The Louisiana lawmaker argued that the House passed a 7-day funding bill late Friday, minutes before the agency would have been forced into a partial shutdown, to “keep the fight going” and force Senate Democrats to negotiate in conference with House leaders on a bill.

“Senate Democrats won’t go to conference,” Scalise said. “And anybody who disagrees with the president’s illegal action [on immigration] should light up the Senate switchboard and make Senate Democrats feel the heat.”

The GOP-led Senate has failed to pass its own funding bill, which includes the immigration language, because the chamber’s Democratic leaders have effectively blocked a full vote.

Scalise, nevertheless, expressed confidence about a change, arguing Senate Democrats said two weeks ago that they would not take up the House bill -- but ultimately did.

He also downplayed rumblings that House Speaker John Boehner allowing a vote next week to fund the agency minus the immigration provision will result in a coup, which likely would be led by the chamber’s most conservative wing, the 50-plus member Freedom Caucus.

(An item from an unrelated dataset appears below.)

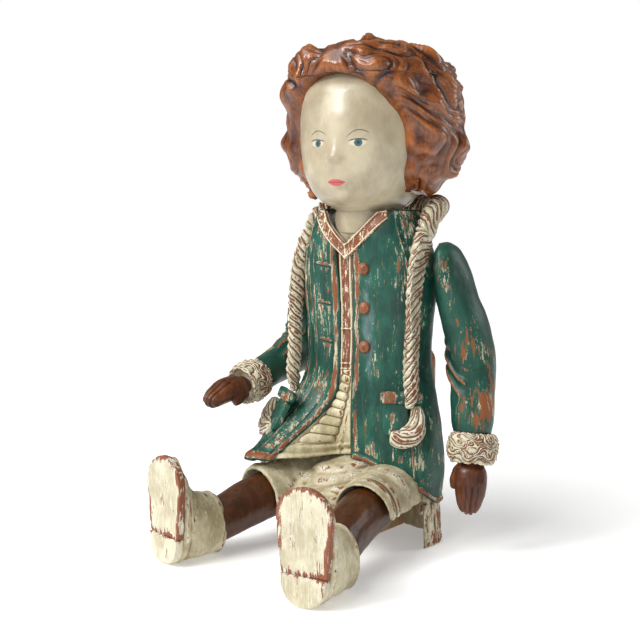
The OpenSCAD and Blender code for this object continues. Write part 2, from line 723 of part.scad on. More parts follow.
coat_front(1);  // coat_front_left
coat_front(-1);  // coat_front_right
coat_back();
shirt_front();
dress_front();
skirt();
shirt_collar();
fur_edge(1);  // fur_edge_left
fur_edge(-1);  // fur_edge_right
fur_collar();
coat_buttons();
pocket(1);  // pocket_left
pocket(-1);  // pocket_right
pocket_fur(1);  // pocket_fur_left
pocket_fur(-1);  // pocket_fur_right
shoulder_board();
neck_bush();
seat_block();
hip_pin(1);  // hip_pin_left
hip_pin(-1);  // hip_pin_right
face_shell();
skull_shell();
hair_crown();
hair_fall();
neck();
head_stick();
stick_grip();
stick_stop();
stick_stop_pin();
sleeve(1);  // sleeve_left
sleeve(-1);  // sleeve_right
cuff(1);  // cuff_left
cuff(-1);  // cuff_right
hand(1);  // hand_left
hand(-1);  // hand_right
wrist_dowel(1);  // wrist_dowel_left
wrist_dowel(-1);  // wrist_dowel_right
shoulder_bolt(1);  // shoulder_bolt_left
shoulder_bolt(-1);  // shoulder_bolt_right
shoulder_washer(1);  // shoulder_washer_left
shoulder_washer(-1);  // shoulder_washer_right
shoulder_nut(1);  // shoulder_nut_left
shoulder_nut(-1);  // shoulder_nut_right
leg(1);  // leg_left
leg(-1);  // leg_right
shoe(1);  // shoe_left
shoe(-1);  // shoe_right
sole(1);  // sole_left
sole(-1);  // sole_right
heel(1);  // heel_left
heel(-1);  // heel_right
ankle_dowel(1);  // ankle_dowel_left
ankle_dowel(-1);  // ankle_dowel_right
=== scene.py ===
from math import radians

import bmesh
import bpy
import numpy as np
from mathutils import Matrix, Vector


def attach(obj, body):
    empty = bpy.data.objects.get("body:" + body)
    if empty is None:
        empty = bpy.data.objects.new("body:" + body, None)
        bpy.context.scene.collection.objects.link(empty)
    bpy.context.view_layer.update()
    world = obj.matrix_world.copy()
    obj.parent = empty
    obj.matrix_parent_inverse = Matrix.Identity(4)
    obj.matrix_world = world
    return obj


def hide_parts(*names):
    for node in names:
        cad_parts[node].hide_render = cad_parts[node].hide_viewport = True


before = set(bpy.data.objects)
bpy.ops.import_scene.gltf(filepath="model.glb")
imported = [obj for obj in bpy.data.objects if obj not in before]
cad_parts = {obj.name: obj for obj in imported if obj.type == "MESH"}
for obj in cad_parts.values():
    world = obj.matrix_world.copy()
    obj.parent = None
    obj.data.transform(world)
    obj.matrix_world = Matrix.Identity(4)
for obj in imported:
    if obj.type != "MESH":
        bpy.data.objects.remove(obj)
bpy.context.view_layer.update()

mm = 0.001

# ---------------------------------------------------------------- camera, light and floor
# The figure sits on a pale studio floor. A large soft lamp stands on its right, a weaker one on its
# left and a small one behind; a broad ceiling light and white walls fill the shadows.

camera = bpy.data.objects.new("camera", bpy.data.cameras.new("camera"))
camera.location = (0.7284, -0.9705, 0.3863)
camera.rotation_euler = (Vector((0, -0.09, 0.25)) - camera.location).to_track_quat("-Z", "Y").to_euler()
camera.data.lens = 59.9
camera.data.shift_x = -0.0084
camera.data.shift_y = 0.0047
bpy.context.collection.objects.link(camera)
bpy.context.scene.camera = camera
bpy.context.scene.view_settings.view_transform = "Standard"


def lamp(name, place, aim, size, watts):
    data = bpy.data.lights.new(name, "AREA")
    data.size = size
    data.energy = watts
    made = bpy.data.objects.new(name, data)
    made.location = place
    made.rotation_euler = (Vector(aim) - made.location).to_track_quat("-Z", "Y").to_euler()
    bpy.context.collection.objects.link(made)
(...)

The temporary funding bill passed Friday got no votes from 55 House Republicans. However, 80 percent of the caucus voted yes, Scalise argued.

Any attempt to ouster Boehner would follow a failed effort at the start of the 114th Congress in January to replace him.

“We had this vote a few weeks ago,” Scalise said. “Boehner is the speaker going forward. We’re working hard to get an agenda through the House, including bills on the Keystone pipeline and the economy.”

At least one congressional aide acknowledged a deal between Boehner and House Minority Leader Nancy Pelosi.

Boehner spokesman Mike Steel has denied such a deal, and Pelosi’s office has neither confirmed nor denied one.